## [Set problem]
Repeat the material in full. Keep every line exactly as it is.

:::::

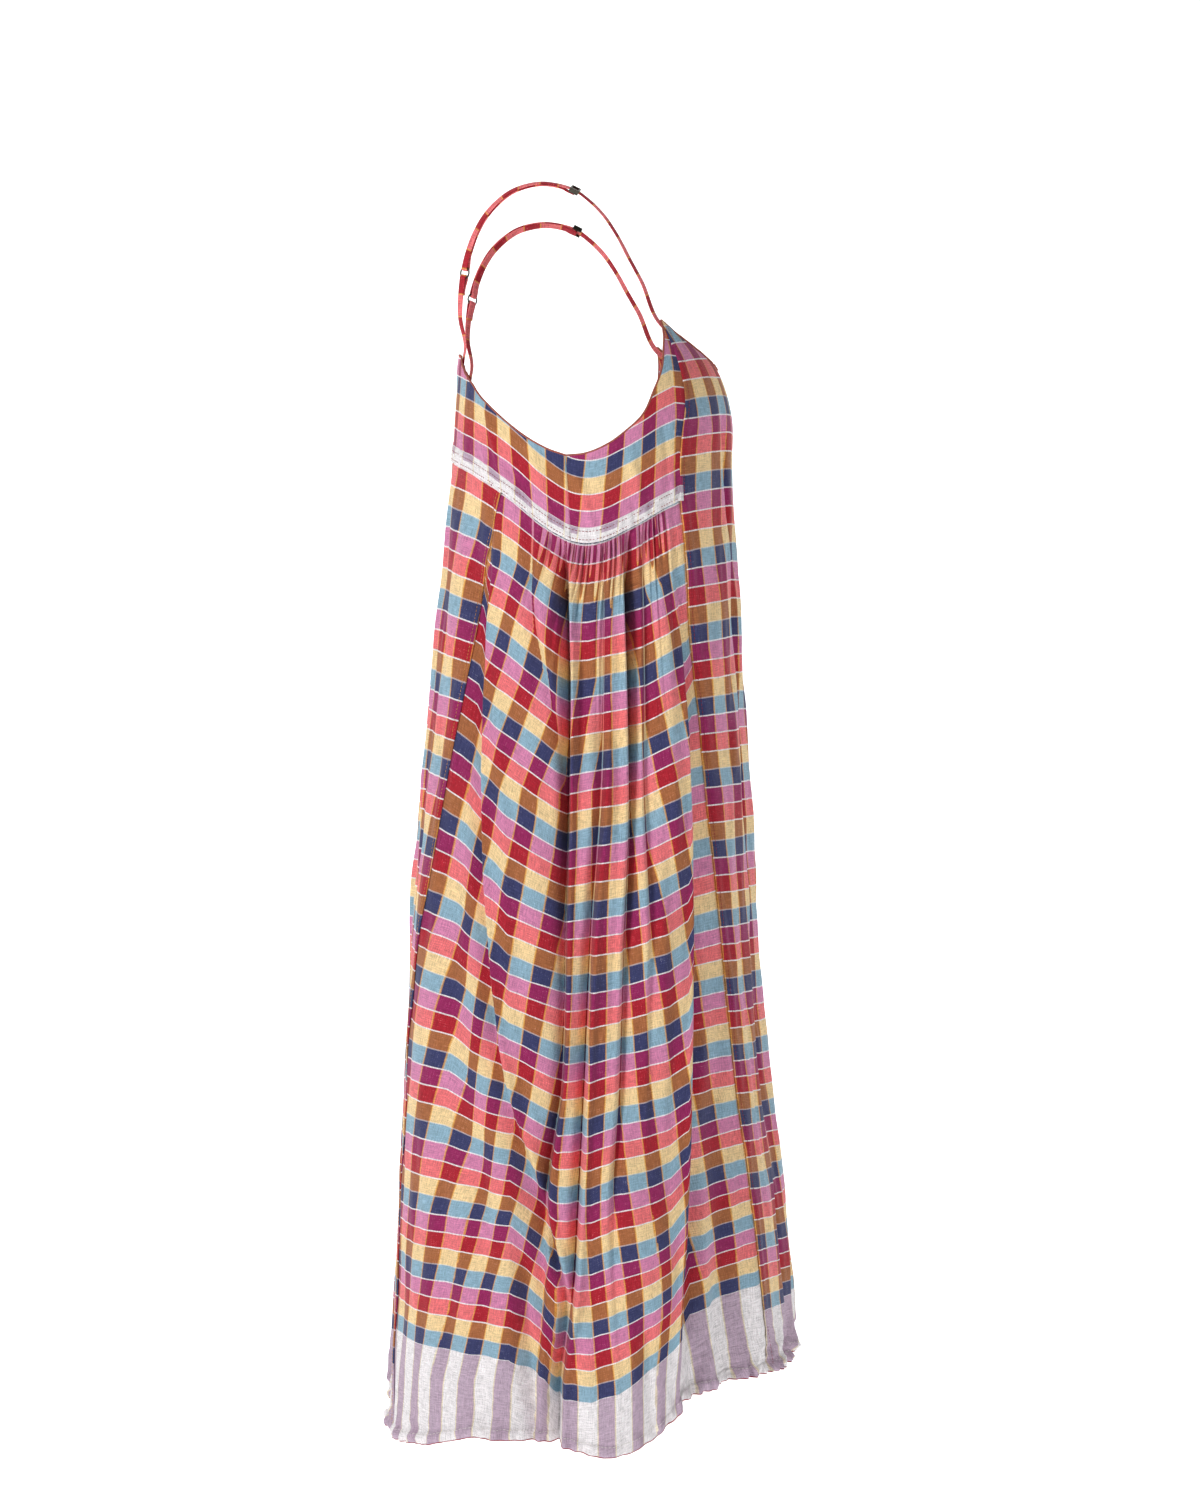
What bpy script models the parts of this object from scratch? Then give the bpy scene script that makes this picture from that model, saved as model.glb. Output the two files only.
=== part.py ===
"""A slip dress in check cotton, worn and hollow, as closed cloth walls in metres with +Z up.

The wearer faces -Y and the wearer's right side is -X. Height 0 is the top of the straps.
Each cloth piece is a flat slab of wall that is wrapped on the dress's form: its place on the
form is a turn (angle round the body, 0 at centre front, 90 degrees at the wearer's right
side, 180 at centre back) and a height.
"""

import math

import bmesh
import bpy
import numpy as np
from mathutils import Vector

MM = 0.001

# Driving sizes of the cloth, metres
WALL = 1.6 * MM
SEAM_GAP = 0.3 * MM
SLANT_GAP = 0.45 * MM
GATHERS = 24
GATHER_RISE = 1.3 * MM
GATHER_LENGTH = 85 * MM
GATHER_LIMITS = (0.08, 0.80)
GATHER_EASE = 0.06
SKIRT_LENGTH = 750 * MM
MEAN_RADIUS = 160 * MM
FOLD_START = 45 * MM

# Driving sizes of the straps and their metal, metres
STRAP_WIDTH = 7.0 * MM
STRAP_WALL = 1.4 * MM
RING_RADIUS = 5.2 * MM
RING_WIRE = 0.7 * MM
LOOP_LEAD = 1.0 * MM
TAB_RETURN = 16 * MM
RING_EASE = 13 * MM
SLIDE_EASE = 8 * MM
SLIDE_LENGTH = 8.5 * MM
SLIDE_BAR = 1.2 * MM
SLIDE_RAIL = 1.3 * MM
LOOP_STEPS = 6
RING_STEPS = (18, 6)

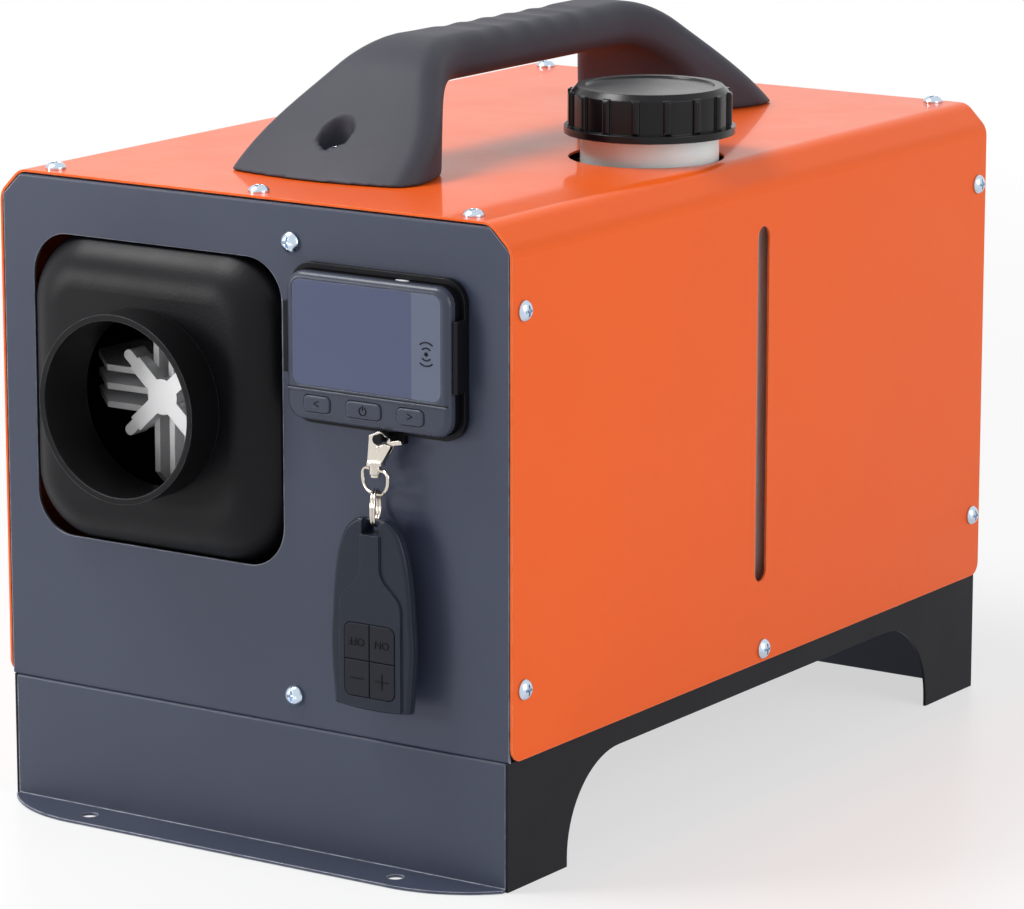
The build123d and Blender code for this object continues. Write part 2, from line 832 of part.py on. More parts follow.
def cap_profile():
    """Half section of the cap: lip, skirt, shoulder, dished roof and threaded bore."""
    bore = thread_ridge + thread_gap
    lip_top = cap_bottom + cap_lip_height
    dish = cap_top - cap_dish
    return make_face(Polyline(
        (bore, cap_bottom), (cap_lip_radius, cap_bottom), (cap_lip_radius, lip_top),
        (cap_radius, lip_top), (cap_radius, cap_top - cap_shoulder), (cap_radius - cap_shoulder, cap_top),
        (cap_dish_radius, cap_top), (cap_dish_radius - cap_dish, dish), (0, dish),
        (0, cap_roof_z), (bore, cap_roof_z), close=True))


def filler_cap():
    """Screw cap with grip ribs round its skirt."""
    body = revolve(Plane.XZ * cap_profile(), Axis.Z)
    low = cap_bottom + cap_lip_height
    height = cap_top - cap_rib_top - low
    rib = Box(3, cap_rib_width, height)
    outer_edges = [e for e in rib.edges() if e.center().X > 1]
    rib = Pos(cap_rib_radius - 1.5, 0, low + height / 2) * fillet(outer_edges, cap_rib_edge)
    for i in range(cap_ribs):
        body += Rot(0, 0, i * 360 / cap_ribs) * rib
    return Pos(neck_x, neck_y, 0) * body


def cap_gasket():
    return pipe(gasket_outer, gasket_bore, (neck_x, neck_y, gasket_z),
                (neck_x, neck_y, gasket_z + gasket_thickness))


# ---------------------------------------------------------------- fuel line
def fuel_pickup():
    """Bulkhead nipple in the tank's rear wall, with a standpipe and strainer inside."""
    wall = tank_length / 2
    inside = wall - tank_wall
    drop = wall - pickup_depth
    tip = pickup_shoulder + nipple_length
    low = base_height + tank_wall + strainer_gap
    body = bar_y(pickup_flange, tank_middle, line_z, wall, pickup_shoulder)
    body += bar_y(nipple_radius, tank_middle, line_z, pickup_shoulder - 1, tip)
    body += bar_y(pickup_shank, tank_middle, line_z, drop, wall + 1)
    body += bar_y(pickup_flange, tank_middle, line_z, inside - pickup_flange_sheet, inside)
    body += bar_z(pickup_shank, tank_middle, drop, low, line_z)
    body += Pos(tank_middle, drop, line_z) * Sphere(pickup_shank)
    body += bar_z(strainer_radius, tank_middle, drop, low, low + strainer_height)
    body -= bar_y(nipple_bore, tank_middle, line_z, drop, tip + 1)
    return body - bar_z(nipple_bore, tank_middle, drop, low - 1, line_z)


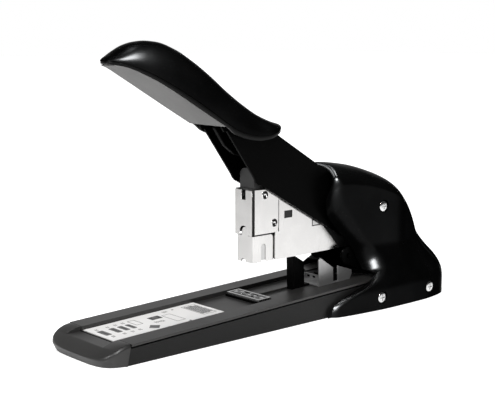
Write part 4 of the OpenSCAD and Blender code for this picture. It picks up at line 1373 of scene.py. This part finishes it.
    def spring(self) -> None:
        """The coil that lifts the magazine, drawn at one length; the real one shortens as the magazine goes
        down.
        """
        low, high = self.coil_z
        turns, steps = 6, 40
        path = []
        for i in range(turns * steps + 1):
            a = math.tau * i / steps
            x, y = self.coil_x + self.coil_r * math.cos(a), self.coil_r * math.sin(a)
            path.append((x, y, blend(low, high, i / (turns * steps))))
        obj = wire_tree("coil", Finish.spring_steel).grow("lift_coil", path, path=True)
        shade(obj, 50)
        Piece(obj, self.body, Finish.spring_steel, ("lift_spring",)).settle()
        low * MM
        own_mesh(obj)


# ----------------------------------------------------------------------------------------------
# Rear housing
# ----------------------------------------------------------------------------------------------


@dataclass
class Housing(SubAssembly):
    """The moulded clamshell that stands over the rear of the base.

    Args:
        shell_t: Wall.
        shoulder_r: Radius of the shoulder under a high crest.
        bend: Share of a section that the crest and the shoulder take up.
        corner: Shares of a section between which the front lip grows to its full radius.
        lip_r: Radius of the lip.
        lip_foot: What the lip's radius gains towards the foot.
        lip_lobe: What it gains at the lobe over the rails.
        lip_depth: How far the lip goes on inwards.
        lip_z: Heights between which the lobe lies.
        skirt_z: Heights between which the skirt swells out to the foot.
        screws: Places of the screws in X and Z.
        upper_z: Screws over this height go into the frame bracket's standoffs.
        seat_depth: Depth of a screw's seat under the surface.
        far_out: A distance from the middle that is outside every wall.
        crest: Height of the crest along X.
        foot: Half width at the foot along X.
        shoulder: Half width at the shoulder along X.
        front: Place of the front edge by height.
    """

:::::

## [Exercise response]
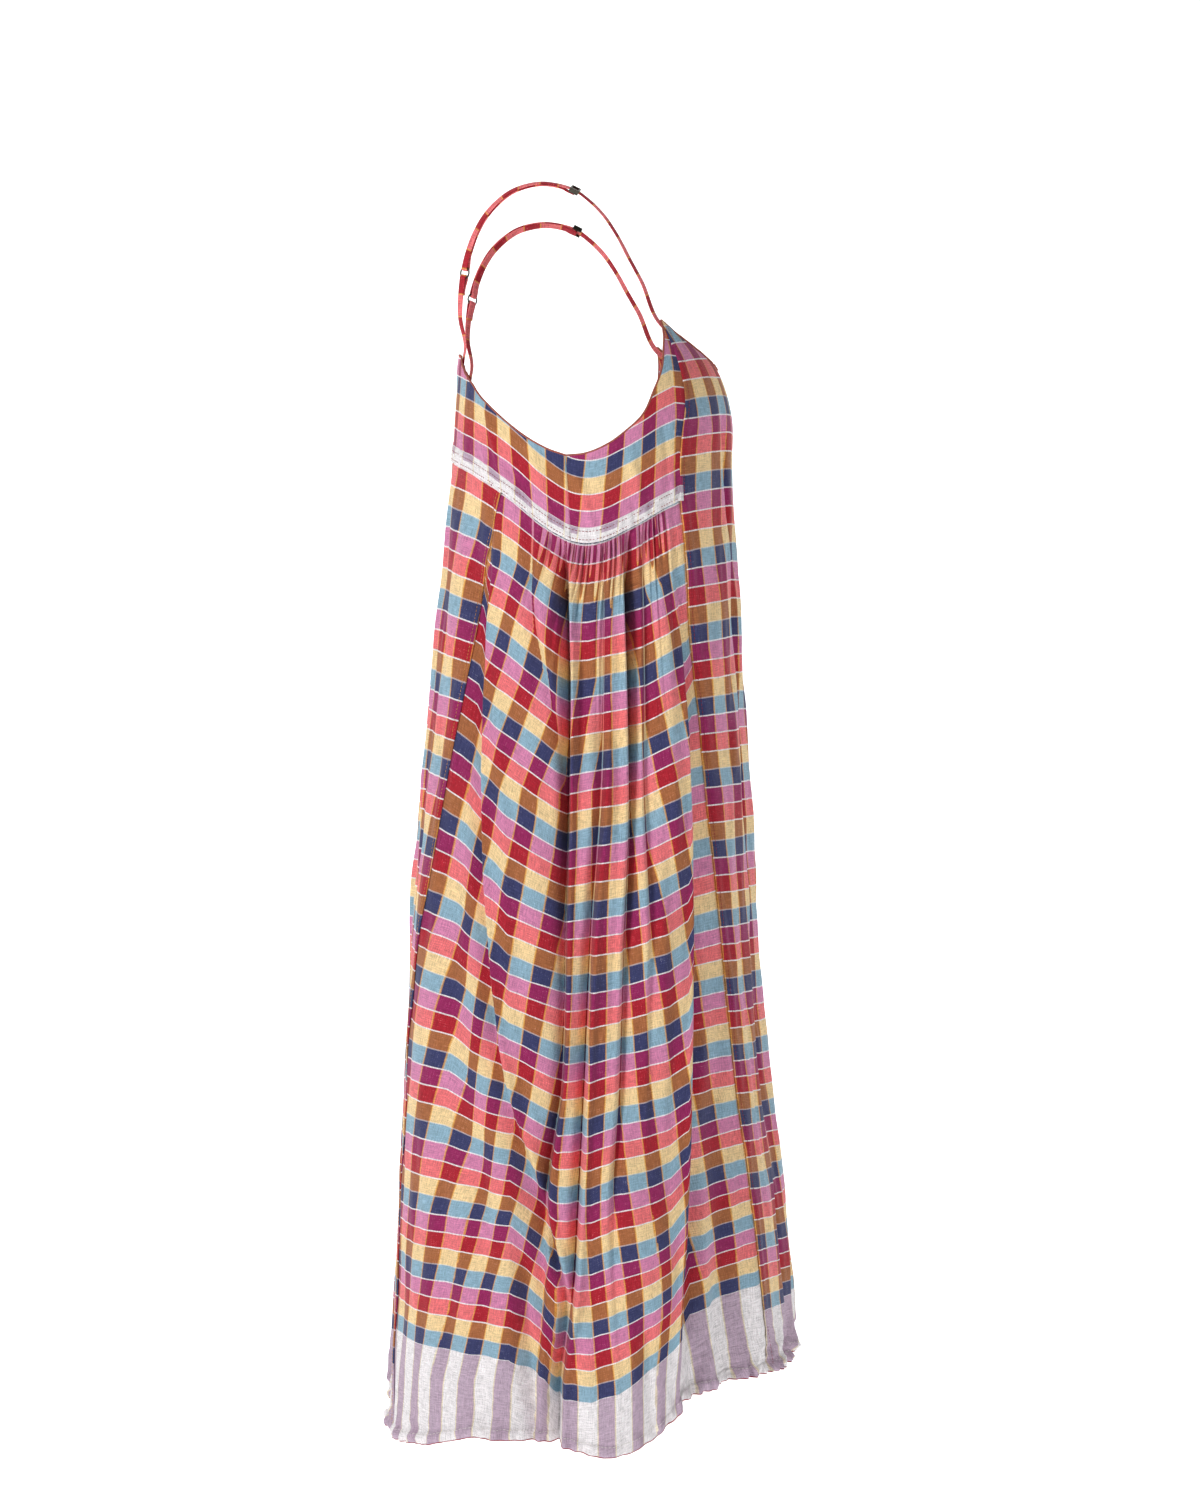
What bpy script models the parts of this object from scratch? Then give the bpy scene script that makes this picture from that model, saved as model.glb. Output the two files only.
=== part.py ===
"""A slip dress in check cotton, worn and hollow, as closed cloth walls in metres with +Z up.

The wearer faces -Y and the wearer's right side is -X. Height 0 is the top of the straps.
Each cloth piece is a flat slab of wall that is wrapped on the dress's form: its place on the
form is a turn (angle round the body, 0 at centre front, 90 degrees at the wearer's right
side, 180 at centre back) and a height.
"""

import math

import bmesh
import bpy
import numpy as np
from mathutils import Vector

MM = 0.001

# Driving sizes of the cloth, metres
WALL = 1.6 * MM
SEAM_GAP = 0.3 * MM
SLANT_GAP = 0.45 * MM
GATHERS = 24
GATHER_RISE = 1.3 * MM
GATHER_LENGTH = 85 * MM
GATHER_LIMITS = (0.08, 0.80)
GATHER_EASE = 0.06
SKIRT_LENGTH = 750 * MM
MEAN_RADIUS = 160 * MM
FOLD_START = 45 * MM

# Driving sizes of the straps and their metal, metres
STRAP_WIDTH = 7.0 * MM
STRAP_WALL = 1.4 * MM
RING_RADIUS = 5.2 * MM
RING_WIRE = 0.7 * MM
LOOP_LEAD = 1.0 * MM
TAB_RETURN = 16 * MM
RING_EASE = 13 * MM
SLIDE_EASE = 8 * MM
SLIDE_LENGTH = 8.5 * MM
SLIDE_BAR = 1.2 * MM
SLIDE_RAIL = 1.3 * MM
LOOP_STEPS = 6
RING_STEPS = (18, 6)

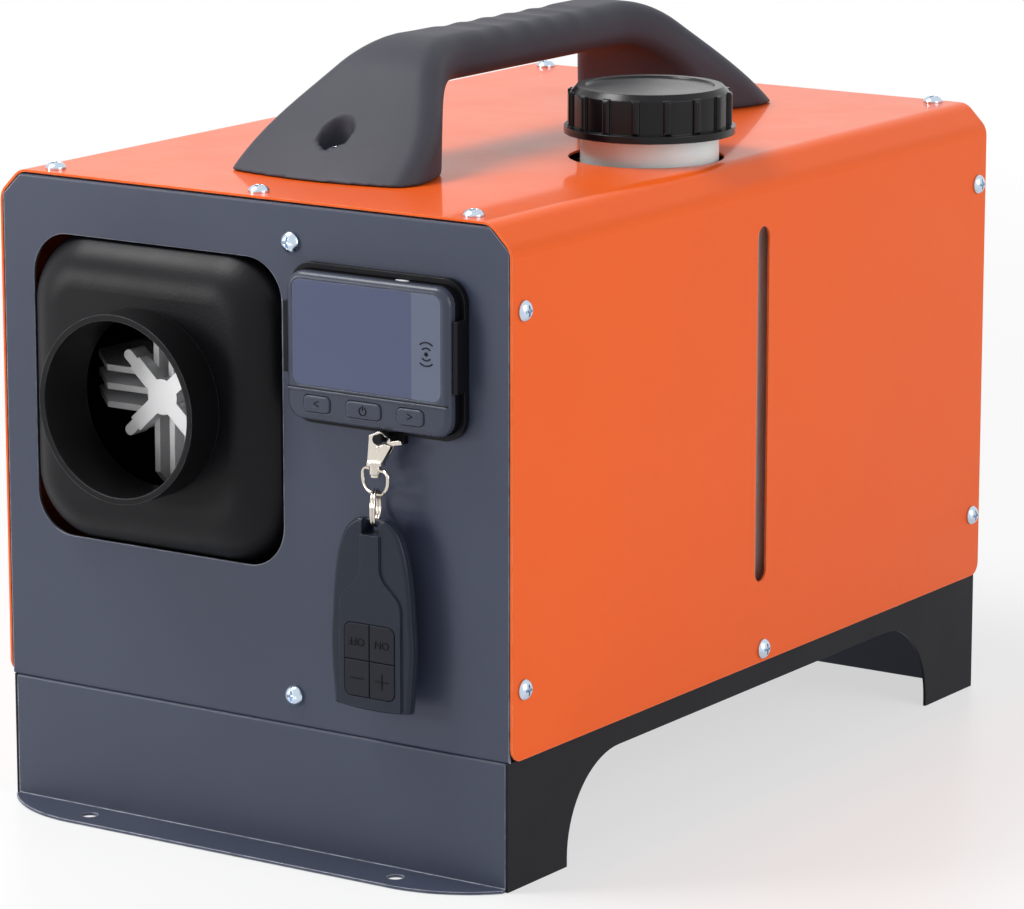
The build123d and Blender code for this object continues. Write part 2, from line 832 of part.py on. More parts follow.
def cap_profile():
    """Half section of the cap: lip, skirt, shoulder, dished roof and threaded bore."""
    bore = thread_ridge + thread_gap
    lip_top = cap_bottom + cap_lip_height
    dish = cap_top - cap_dish
    return make_face(Polyline(
        (bore, cap_bottom), (cap_lip_radius, cap_bottom), (cap_lip_radius, lip_top),
        (cap_radius, lip_top), (cap_radius, cap_top - cap_shoulder), (cap_radius - cap_shoulder, cap_top),
        (cap_dish_radius, cap_top), (cap_dish_radius - cap_dish, dish), (0, dish),
        (0, cap_roof_z), (bore, cap_roof_z), close=True))


def filler_cap():
    """Screw cap with grip ribs round its skirt."""
    body = revolve(Plane.XZ * cap_profile(), Axis.Z)
    low = cap_bottom + cap_lip_height
    height = cap_top - cap_rib_top - low
    rib = Box(3, cap_rib_width, height)
    outer_edges = [e for e in rib.edges() if e.center().X > 1]
    rib = Pos(cap_rib_radius - 1.5, 0, low + height / 2) * fillet(outer_edges, cap_rib_edge)
    for i in range(cap_ribs):
        body += Rot(0, 0, i * 360 / cap_ribs) * rib
    return Pos(neck_x, neck_y, 0) * body


def cap_gasket():
    return pipe(gasket_outer, gasket_bore, (neck_x, neck_y, gasket_z),
                (neck_x, neck_y, gasket_z + gasket_thickness))


# ---------------------------------------------------------------- fuel line
def fuel_pickup():
    """Bulkhead nipple in the tank's rear wall, with a standpipe and strainer inside."""
    wall = tank_length / 2
    inside = wall - tank_wall
    drop = wall - pickup_depth
    tip = pickup_shoulder + nipple_length
    low = base_height + tank_wall + strainer_gap
    body = bar_y(pickup_flange, tank_middle, line_z, wall, pickup_shoulder)
    body += bar_y(nipple_radius, tank_middle, line_z, pickup_shoulder - 1, tip)
    body += bar_y(pickup_shank, tank_middle, line_z, drop, wall + 1)
    body += bar_y(pickup_flange, tank_middle, line_z, inside - pickup_flange_sheet, inside)
    body += bar_z(pickup_shank, tank_middle, drop, low, line_z)
    body += Pos(tank_middle, drop, line_z) * Sphere(pickup_shank)
    body += bar_z(strainer_radius, tank_middle, drop, low, low + strainer_height)
    body -= bar_y(nipple_bore, tank_middle, line_z, drop, tip + 1)
    return body - bar_z(nipple_bore, tank_middle, drop, low - 1, line_z)


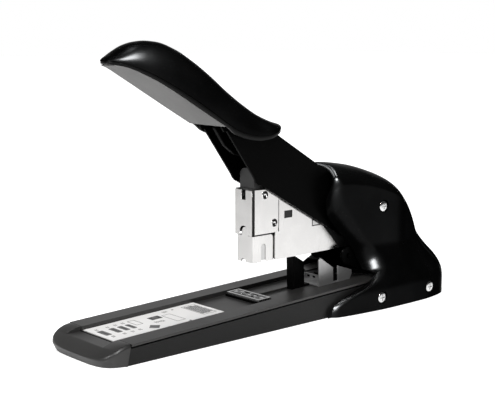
Write part 4 of the OpenSCAD and Blender code for this picture. It picks up at line 1373 of scene.py. This part finishes it.
    def spring(self) -> None:
        """The coil that lifts the magazine, drawn at one length; the real one shortens as the magazine goes
        down.
        """
        low, high = self.coil_z
        turns, steps = 6, 40
        path = []
        for i in range(turns * steps + 1):
            a = math.tau * i / steps
            x, y = self.coil_x + self.coil_r * math.cos(a), self.coil_r * math.sin(a)
            path.append((x, y, blend(low, high, i / (turns * steps))))
        obj = wire_tree("coil", Finish.spring_steel).grow("lift_coil", path, path=True)
        shade(obj, 50)
        Piece(obj, self.body, Finish.spring_steel, ("lift_spring",)).settle()
        low * MM
        own_mesh(obj)


# ----------------------------------------------------------------------------------------------
# Rear housing
# ----------------------------------------------------------------------------------------------


@dataclass
class Housing(SubAssembly):
    """The moulded clamshell that stands over the rear of the base.

    Args:
        shell_t: Wall.
        shoulder_r: Radius of the shoulder under a high crest.
        bend: Share of a section that the crest and the shoulder take up.
        corner: Shares of a section between which the front lip grows to its full radius.
        lip_r: Radius of the lip.
        lip_foot: What the lip's radius gains towards the foot.
        lip_lobe: What it gains at the lobe over the rails.
        lip_depth: How far the lip goes on inwards.
        lip_z: Heights between which the lobe lies.
        skirt_z: Heights between which the skirt swells out to the foot.
        screws: Places of the screws in X and Z.
        upper_z: Screws over this height go into the frame bracket's standoffs.
        seat_depth: Depth of a screw's seat under the surface.
        far_out: A distance from the middle that is outside every wall.
        crest: Height of the crest along X.
        foot: Half width at the foot along X.
        shoulder: Half width at the shoulder along X.
        front: Place of the front edge by height.
    """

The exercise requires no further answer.